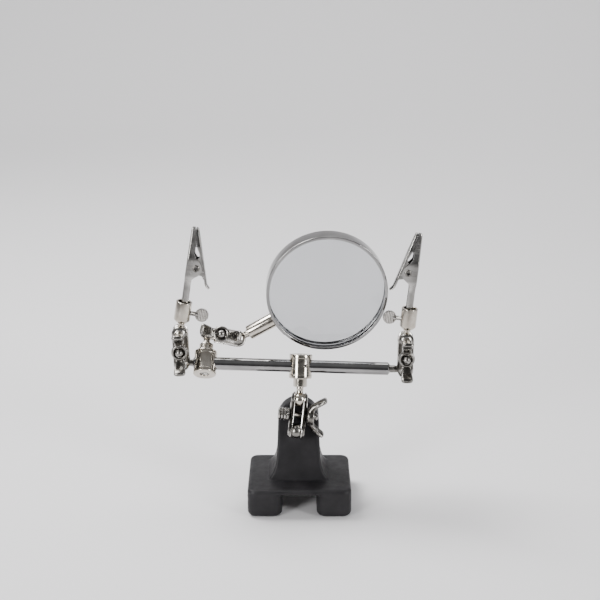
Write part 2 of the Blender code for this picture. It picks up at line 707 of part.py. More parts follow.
* * *
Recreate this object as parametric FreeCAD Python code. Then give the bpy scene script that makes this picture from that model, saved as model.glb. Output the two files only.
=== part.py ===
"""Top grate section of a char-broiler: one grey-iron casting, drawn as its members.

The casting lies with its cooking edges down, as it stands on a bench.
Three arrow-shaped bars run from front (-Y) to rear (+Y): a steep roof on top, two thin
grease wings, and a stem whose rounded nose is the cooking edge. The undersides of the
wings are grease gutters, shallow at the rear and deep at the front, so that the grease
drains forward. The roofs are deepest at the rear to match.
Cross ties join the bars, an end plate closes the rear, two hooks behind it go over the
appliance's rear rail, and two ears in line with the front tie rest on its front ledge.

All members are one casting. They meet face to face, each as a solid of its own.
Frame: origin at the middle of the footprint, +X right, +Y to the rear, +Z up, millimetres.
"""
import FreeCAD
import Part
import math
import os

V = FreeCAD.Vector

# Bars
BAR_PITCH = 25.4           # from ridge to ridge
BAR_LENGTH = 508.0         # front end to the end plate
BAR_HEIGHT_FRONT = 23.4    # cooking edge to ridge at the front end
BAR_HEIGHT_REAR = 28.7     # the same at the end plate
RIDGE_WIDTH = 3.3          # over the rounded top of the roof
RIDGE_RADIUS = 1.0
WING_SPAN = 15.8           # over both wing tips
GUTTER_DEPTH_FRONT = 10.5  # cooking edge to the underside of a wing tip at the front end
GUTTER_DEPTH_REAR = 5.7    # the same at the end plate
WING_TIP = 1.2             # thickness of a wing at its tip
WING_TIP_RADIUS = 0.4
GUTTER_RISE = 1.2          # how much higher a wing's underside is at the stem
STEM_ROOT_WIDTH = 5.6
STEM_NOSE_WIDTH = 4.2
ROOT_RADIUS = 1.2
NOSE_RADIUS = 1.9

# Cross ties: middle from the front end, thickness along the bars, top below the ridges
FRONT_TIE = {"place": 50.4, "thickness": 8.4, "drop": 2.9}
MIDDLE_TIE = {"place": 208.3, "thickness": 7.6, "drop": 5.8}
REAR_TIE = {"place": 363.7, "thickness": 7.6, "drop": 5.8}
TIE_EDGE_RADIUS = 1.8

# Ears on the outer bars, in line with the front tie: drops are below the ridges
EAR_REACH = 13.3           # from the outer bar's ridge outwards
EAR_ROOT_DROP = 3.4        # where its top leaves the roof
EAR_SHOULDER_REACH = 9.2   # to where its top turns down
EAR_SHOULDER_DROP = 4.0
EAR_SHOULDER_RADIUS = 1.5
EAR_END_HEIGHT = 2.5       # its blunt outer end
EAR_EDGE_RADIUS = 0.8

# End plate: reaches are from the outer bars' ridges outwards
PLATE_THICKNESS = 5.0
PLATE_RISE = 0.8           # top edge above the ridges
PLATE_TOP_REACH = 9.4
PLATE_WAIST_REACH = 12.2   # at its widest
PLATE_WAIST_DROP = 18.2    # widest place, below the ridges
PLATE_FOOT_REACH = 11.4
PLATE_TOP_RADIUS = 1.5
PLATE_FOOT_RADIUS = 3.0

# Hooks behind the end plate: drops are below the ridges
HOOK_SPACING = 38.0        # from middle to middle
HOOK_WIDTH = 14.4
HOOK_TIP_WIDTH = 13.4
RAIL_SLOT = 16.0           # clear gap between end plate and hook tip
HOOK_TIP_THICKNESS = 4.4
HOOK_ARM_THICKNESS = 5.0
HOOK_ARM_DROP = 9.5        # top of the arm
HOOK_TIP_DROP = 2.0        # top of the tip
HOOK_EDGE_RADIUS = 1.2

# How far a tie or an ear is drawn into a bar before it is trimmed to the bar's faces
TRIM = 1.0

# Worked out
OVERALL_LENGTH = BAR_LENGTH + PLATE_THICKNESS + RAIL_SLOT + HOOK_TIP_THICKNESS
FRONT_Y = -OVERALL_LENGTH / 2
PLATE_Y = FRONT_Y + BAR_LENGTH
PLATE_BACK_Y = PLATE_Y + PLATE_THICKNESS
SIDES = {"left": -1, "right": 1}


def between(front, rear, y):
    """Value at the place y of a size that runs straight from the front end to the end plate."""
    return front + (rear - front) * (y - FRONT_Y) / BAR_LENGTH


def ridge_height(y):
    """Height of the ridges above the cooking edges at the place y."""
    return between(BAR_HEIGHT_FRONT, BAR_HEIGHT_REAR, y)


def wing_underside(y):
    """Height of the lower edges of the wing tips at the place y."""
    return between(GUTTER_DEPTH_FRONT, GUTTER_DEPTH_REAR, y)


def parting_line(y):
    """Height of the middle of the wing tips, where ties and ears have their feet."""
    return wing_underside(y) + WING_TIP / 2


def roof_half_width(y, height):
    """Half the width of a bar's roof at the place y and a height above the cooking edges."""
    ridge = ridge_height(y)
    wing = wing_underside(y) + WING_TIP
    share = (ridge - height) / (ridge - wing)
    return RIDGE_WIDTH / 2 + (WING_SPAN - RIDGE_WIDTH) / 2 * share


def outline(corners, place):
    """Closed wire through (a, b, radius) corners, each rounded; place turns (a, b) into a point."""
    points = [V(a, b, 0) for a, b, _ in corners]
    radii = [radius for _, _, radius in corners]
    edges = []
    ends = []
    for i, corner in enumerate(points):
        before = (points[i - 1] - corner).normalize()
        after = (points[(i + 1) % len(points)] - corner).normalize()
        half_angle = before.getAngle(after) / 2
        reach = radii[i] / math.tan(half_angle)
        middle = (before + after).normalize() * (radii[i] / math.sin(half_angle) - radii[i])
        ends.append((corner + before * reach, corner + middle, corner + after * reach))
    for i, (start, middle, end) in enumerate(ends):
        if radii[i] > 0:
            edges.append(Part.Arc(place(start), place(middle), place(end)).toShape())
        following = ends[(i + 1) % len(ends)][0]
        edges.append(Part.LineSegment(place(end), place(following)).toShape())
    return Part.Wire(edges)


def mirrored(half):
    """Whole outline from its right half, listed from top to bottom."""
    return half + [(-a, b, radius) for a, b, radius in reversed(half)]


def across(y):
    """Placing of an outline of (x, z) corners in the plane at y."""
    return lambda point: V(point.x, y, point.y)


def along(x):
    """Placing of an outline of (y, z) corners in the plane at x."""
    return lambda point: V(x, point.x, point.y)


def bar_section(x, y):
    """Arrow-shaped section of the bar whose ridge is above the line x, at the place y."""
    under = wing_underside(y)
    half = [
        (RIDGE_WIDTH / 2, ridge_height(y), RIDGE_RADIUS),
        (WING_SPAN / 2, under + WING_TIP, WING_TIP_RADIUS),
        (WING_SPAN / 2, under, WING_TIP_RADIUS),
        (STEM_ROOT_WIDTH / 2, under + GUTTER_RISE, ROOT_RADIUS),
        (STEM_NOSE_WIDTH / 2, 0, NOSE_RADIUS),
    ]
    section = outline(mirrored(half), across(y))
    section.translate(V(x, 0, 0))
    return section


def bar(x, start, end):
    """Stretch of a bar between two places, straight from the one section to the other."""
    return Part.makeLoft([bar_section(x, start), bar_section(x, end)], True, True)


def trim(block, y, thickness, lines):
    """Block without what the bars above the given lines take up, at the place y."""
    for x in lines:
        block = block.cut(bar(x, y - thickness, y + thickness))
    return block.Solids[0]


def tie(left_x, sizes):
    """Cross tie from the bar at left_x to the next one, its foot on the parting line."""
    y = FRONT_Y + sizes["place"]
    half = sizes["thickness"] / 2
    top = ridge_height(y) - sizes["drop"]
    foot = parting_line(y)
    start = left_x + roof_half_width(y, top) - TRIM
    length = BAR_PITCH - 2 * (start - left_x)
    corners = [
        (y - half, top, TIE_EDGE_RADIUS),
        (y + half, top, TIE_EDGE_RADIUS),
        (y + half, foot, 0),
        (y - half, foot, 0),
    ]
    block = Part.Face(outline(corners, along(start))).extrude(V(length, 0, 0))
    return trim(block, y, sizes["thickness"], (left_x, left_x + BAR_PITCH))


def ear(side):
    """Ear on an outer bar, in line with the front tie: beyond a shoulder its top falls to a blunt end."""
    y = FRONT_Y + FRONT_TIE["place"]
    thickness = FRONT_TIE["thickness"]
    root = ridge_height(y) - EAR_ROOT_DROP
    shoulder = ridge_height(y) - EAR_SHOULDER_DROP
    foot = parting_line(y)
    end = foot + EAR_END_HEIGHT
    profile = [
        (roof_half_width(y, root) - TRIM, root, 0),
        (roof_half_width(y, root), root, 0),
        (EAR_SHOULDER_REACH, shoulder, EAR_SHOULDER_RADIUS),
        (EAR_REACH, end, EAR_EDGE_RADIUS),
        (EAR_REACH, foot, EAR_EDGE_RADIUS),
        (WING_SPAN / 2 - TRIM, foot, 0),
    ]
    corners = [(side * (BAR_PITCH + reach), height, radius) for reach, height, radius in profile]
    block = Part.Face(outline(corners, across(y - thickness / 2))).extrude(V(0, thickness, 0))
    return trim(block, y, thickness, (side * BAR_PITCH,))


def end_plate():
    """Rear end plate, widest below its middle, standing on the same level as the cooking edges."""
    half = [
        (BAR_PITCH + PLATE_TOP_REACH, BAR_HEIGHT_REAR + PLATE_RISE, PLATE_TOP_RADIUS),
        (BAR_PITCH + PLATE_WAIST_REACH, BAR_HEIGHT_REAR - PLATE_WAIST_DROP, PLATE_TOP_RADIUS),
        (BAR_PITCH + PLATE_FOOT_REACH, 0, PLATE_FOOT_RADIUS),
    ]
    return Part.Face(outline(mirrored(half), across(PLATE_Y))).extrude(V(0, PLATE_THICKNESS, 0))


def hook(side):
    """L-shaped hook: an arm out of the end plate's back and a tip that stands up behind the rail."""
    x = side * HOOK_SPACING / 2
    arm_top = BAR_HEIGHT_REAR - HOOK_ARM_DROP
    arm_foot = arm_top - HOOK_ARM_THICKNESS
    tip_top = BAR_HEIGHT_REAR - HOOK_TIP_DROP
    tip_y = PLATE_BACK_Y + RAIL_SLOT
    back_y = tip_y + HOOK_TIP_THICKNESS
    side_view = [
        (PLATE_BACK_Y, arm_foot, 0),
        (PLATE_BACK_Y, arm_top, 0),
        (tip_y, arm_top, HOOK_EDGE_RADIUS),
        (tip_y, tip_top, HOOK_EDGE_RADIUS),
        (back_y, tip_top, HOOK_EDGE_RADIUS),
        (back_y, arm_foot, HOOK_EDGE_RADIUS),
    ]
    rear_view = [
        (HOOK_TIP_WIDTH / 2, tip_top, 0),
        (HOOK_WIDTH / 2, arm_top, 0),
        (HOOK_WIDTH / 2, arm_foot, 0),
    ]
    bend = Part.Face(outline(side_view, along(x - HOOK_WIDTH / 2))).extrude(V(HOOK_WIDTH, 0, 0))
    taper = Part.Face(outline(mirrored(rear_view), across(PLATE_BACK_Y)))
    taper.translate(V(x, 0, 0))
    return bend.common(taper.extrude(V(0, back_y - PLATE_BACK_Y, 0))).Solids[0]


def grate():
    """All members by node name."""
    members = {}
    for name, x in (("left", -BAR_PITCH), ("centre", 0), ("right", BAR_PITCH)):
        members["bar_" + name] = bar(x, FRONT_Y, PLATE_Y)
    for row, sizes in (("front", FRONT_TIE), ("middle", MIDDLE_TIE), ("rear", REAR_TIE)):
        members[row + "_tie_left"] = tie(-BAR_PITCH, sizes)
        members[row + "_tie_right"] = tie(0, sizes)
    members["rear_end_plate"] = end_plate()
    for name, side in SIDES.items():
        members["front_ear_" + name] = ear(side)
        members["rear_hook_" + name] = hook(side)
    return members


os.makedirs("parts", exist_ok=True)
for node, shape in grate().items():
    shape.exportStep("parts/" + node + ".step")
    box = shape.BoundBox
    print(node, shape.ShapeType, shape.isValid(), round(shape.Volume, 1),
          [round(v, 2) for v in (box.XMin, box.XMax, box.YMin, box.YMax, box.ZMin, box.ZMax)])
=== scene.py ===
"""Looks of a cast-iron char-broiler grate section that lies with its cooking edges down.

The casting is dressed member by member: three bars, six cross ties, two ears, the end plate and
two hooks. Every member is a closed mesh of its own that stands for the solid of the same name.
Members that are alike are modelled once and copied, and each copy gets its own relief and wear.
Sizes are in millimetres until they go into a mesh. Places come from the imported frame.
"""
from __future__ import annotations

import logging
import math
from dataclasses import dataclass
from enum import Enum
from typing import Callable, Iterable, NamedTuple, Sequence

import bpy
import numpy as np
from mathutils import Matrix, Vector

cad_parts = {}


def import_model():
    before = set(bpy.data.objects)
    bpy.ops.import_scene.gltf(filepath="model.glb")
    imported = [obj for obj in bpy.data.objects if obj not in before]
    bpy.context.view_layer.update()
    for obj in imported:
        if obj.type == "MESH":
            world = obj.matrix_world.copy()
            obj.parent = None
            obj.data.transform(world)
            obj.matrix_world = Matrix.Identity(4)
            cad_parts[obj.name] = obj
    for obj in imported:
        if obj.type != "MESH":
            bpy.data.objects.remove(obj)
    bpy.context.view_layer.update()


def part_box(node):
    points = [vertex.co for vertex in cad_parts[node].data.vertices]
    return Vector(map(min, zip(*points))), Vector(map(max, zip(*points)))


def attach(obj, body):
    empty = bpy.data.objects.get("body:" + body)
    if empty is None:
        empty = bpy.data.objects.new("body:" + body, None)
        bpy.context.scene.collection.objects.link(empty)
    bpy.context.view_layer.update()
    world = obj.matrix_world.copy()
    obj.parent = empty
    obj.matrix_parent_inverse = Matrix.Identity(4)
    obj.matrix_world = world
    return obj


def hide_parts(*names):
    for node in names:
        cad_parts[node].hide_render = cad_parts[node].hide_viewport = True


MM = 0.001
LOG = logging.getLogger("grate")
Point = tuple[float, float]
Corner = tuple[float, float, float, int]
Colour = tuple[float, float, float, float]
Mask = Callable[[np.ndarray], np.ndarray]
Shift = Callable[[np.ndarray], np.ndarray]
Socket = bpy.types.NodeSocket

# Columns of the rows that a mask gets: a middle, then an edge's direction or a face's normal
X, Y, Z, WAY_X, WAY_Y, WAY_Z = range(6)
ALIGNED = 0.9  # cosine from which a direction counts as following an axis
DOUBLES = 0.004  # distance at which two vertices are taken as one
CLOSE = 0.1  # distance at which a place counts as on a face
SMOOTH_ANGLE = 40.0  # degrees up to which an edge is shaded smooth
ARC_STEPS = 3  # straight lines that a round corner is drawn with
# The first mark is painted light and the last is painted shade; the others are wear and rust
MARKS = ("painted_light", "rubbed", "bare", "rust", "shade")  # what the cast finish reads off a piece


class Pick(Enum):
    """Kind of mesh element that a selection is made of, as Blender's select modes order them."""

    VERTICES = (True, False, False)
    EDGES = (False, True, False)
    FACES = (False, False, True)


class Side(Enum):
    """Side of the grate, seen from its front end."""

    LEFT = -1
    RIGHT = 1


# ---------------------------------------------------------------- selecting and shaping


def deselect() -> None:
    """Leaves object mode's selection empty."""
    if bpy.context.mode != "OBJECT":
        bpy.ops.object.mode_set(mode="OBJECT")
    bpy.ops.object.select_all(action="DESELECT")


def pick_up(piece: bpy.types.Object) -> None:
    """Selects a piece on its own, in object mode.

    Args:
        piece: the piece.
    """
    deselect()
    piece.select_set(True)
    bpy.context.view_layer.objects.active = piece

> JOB
Among the entries above, identify all lines with "None" and copy them.

> WRITTEN ANSWER
            obj.parent = None
    if empty is None:
        empty = bpy.data.objects.new("body:" + body, None)
def deselect() -> None:
def pick_up(piece: bpy.types.Object) -> None:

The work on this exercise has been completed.